§ **WHAT THE TASK REQUIRES**: Scan the entries below and extract each line with the word "frame" in it.

Entries with parts and joints

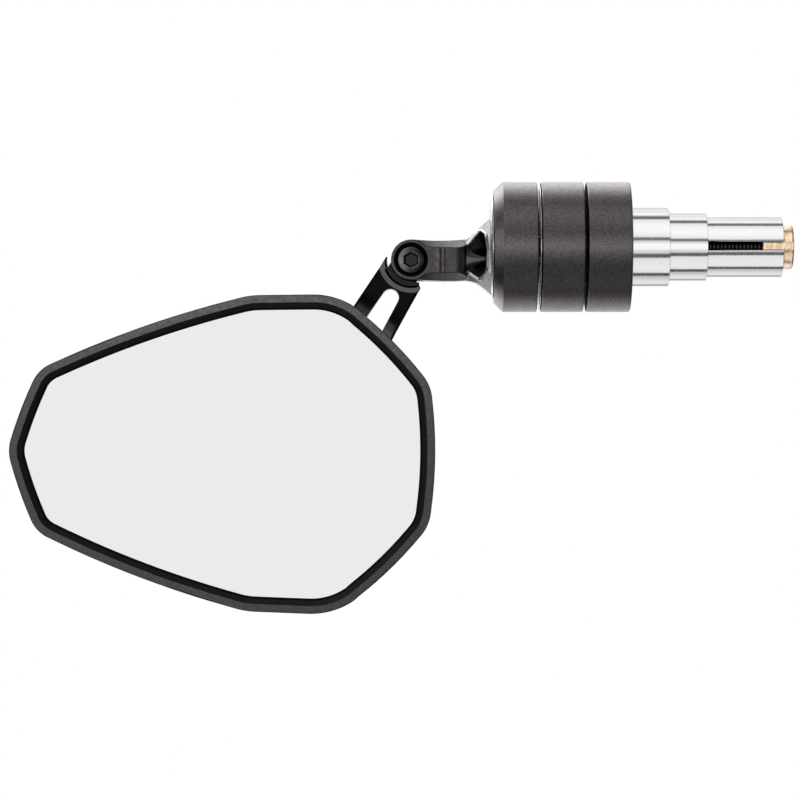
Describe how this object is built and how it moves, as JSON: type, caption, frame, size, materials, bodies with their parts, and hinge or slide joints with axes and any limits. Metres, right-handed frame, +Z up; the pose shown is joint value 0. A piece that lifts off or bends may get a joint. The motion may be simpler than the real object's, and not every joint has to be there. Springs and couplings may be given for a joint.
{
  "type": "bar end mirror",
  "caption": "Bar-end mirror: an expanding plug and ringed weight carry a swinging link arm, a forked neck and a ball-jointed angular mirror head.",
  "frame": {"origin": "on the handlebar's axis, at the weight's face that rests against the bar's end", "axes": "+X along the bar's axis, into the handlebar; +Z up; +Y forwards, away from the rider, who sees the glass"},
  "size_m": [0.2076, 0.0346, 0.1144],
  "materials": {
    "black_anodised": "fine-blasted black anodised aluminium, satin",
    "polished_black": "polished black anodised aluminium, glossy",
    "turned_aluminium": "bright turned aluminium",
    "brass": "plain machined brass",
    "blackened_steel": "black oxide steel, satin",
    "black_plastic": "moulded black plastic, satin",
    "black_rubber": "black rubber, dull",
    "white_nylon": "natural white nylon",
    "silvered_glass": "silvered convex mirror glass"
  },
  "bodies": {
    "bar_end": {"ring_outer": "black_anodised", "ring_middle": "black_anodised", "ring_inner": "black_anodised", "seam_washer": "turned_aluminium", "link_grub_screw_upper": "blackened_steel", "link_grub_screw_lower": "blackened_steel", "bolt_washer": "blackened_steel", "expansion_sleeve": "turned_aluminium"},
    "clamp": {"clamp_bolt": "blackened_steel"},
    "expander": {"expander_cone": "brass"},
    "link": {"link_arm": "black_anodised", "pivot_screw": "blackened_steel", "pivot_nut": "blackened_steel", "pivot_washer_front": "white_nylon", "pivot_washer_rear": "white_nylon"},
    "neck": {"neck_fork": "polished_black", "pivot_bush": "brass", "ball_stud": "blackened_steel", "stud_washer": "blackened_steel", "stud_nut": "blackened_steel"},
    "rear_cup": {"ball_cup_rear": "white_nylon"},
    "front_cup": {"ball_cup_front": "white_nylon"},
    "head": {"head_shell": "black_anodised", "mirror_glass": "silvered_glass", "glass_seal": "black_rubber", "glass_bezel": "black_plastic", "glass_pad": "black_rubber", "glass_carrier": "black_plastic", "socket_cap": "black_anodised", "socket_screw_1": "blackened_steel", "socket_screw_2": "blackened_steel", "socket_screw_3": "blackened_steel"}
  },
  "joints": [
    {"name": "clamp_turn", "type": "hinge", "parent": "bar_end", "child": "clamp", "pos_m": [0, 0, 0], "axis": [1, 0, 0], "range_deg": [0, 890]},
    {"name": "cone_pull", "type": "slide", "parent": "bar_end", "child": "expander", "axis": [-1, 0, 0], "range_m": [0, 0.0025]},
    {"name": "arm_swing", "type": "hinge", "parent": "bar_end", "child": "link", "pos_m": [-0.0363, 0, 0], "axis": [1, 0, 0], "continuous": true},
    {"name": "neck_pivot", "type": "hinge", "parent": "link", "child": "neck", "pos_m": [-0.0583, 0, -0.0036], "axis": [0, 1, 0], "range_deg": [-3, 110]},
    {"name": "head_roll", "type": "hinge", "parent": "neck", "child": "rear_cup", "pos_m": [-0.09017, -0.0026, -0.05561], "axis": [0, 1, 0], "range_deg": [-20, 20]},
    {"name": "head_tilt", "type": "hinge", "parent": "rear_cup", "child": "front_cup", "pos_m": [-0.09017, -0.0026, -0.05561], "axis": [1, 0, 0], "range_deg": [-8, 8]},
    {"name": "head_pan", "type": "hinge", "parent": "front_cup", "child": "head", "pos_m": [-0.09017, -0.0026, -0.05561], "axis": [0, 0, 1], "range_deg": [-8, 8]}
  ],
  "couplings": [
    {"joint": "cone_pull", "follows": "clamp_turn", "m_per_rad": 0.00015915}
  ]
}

* * *

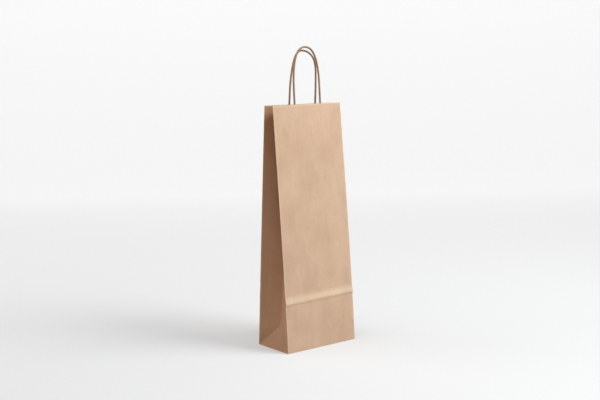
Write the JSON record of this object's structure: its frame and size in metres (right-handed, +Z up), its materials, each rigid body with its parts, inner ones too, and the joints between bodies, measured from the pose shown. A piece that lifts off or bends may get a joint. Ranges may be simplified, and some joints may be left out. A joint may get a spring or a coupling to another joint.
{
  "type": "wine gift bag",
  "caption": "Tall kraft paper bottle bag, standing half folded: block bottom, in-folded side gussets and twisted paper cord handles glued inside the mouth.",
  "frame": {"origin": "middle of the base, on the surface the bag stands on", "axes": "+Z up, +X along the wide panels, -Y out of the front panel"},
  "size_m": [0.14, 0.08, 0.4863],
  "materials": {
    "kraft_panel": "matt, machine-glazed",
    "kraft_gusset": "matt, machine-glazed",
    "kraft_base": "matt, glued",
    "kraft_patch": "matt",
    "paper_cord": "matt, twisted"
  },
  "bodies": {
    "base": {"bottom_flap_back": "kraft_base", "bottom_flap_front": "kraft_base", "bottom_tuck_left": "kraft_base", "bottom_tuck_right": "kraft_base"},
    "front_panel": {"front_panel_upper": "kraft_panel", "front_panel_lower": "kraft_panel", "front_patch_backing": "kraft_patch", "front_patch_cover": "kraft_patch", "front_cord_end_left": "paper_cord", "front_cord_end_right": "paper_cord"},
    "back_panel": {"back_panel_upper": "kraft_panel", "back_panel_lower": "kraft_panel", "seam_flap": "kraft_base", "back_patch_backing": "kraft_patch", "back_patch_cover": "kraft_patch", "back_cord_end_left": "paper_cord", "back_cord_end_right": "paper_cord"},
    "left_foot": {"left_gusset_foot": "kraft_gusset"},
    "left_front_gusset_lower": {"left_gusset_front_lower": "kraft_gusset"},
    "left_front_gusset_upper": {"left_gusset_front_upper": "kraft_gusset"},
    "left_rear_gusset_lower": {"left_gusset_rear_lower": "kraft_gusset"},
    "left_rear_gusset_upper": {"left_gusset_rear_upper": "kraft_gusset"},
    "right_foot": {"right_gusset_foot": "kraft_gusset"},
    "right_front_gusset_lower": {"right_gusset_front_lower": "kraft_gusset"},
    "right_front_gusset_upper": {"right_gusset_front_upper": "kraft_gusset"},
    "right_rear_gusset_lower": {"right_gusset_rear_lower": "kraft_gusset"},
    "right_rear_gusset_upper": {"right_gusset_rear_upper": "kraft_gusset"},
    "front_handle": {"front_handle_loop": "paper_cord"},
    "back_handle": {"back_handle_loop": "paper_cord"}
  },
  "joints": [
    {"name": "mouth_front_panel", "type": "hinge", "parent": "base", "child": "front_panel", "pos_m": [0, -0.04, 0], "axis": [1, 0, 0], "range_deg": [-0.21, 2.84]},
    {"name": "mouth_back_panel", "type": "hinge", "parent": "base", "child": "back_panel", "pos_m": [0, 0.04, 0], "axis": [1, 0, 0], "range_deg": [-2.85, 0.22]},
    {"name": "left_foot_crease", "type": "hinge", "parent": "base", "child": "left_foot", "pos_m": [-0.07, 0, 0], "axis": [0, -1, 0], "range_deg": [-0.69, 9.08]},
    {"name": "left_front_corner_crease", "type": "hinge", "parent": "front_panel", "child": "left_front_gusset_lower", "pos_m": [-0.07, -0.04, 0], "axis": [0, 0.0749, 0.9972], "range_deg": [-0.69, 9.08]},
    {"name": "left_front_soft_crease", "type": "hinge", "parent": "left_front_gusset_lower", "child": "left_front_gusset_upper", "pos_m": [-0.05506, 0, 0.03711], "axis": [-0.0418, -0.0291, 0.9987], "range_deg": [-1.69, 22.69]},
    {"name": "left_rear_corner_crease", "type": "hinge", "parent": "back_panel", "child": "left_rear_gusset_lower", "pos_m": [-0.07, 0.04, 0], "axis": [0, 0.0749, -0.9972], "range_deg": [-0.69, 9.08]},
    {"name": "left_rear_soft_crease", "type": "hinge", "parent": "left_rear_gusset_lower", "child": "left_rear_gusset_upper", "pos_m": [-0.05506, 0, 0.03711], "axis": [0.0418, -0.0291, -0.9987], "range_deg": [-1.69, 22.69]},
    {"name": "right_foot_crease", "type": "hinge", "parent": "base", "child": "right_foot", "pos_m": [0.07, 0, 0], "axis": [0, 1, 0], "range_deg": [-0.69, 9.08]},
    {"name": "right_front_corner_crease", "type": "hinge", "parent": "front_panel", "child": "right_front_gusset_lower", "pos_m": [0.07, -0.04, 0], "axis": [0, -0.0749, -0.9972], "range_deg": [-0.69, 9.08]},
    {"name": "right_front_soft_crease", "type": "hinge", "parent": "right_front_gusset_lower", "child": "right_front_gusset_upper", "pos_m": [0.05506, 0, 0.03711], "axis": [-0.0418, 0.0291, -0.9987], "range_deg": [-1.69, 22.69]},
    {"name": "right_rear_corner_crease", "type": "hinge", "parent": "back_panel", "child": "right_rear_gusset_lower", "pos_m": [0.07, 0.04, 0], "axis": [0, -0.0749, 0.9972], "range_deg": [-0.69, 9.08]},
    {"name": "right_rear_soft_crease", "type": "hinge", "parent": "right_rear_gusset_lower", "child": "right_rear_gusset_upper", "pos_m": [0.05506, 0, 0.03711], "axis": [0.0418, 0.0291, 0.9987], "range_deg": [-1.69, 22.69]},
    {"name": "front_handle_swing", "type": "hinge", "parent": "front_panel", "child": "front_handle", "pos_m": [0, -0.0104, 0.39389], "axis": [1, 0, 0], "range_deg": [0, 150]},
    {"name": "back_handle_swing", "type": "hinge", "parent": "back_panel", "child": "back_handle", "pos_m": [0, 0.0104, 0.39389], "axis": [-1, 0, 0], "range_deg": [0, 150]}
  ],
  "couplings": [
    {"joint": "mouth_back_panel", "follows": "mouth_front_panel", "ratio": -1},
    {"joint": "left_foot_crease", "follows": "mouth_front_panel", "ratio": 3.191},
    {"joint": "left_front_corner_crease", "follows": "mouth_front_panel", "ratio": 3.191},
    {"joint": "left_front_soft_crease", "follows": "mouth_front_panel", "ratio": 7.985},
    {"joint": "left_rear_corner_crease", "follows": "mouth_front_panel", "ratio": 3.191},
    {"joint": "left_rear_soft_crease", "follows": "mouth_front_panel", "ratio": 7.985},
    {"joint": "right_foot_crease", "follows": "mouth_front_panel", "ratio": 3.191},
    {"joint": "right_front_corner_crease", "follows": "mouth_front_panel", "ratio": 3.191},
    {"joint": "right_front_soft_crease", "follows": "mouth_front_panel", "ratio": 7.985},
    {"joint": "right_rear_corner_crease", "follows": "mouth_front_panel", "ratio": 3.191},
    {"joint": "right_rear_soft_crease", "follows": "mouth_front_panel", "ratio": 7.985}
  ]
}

§ **FULL RESPONSE**:
Describe how this object is built and how it moves, as JSON: type, caption, frame, size, materials, bodies with their parts, and hinge or slide joints with axes and any limits. Metres, right-handed frame, +Z up; the pose shown is joint value 0. A piece that lifts off or bends may get a joint. The motion may be simpler than the real object's, and not every joint has to be there. Springs and couplings may be given for a joint.
  "frame": {"origin": "on the handlebar's axis, at the weight's face that rests against the bar's end", "axes": "+X along the bar's axis, into the handlebar; +Z up; +Y forwards, away from the rider, who sees the glass"},
Write the JSON record of this object's structure: its frame and size in metres (right-handed, +Z up), its materials, each rigid body with its parts, inner ones too, and the joints between bodies, measured from the pose shown. A piece that lifts off or bends may get a joint. Ranges may be simplified, and some joints may be left out. A joint may get a spring or a coupling to another joint.
  "frame": {"origin": "middle of the base, on the surface the bag stands on", "axes": "+Z up, +X along the wide panels, -Y out of the front panel"},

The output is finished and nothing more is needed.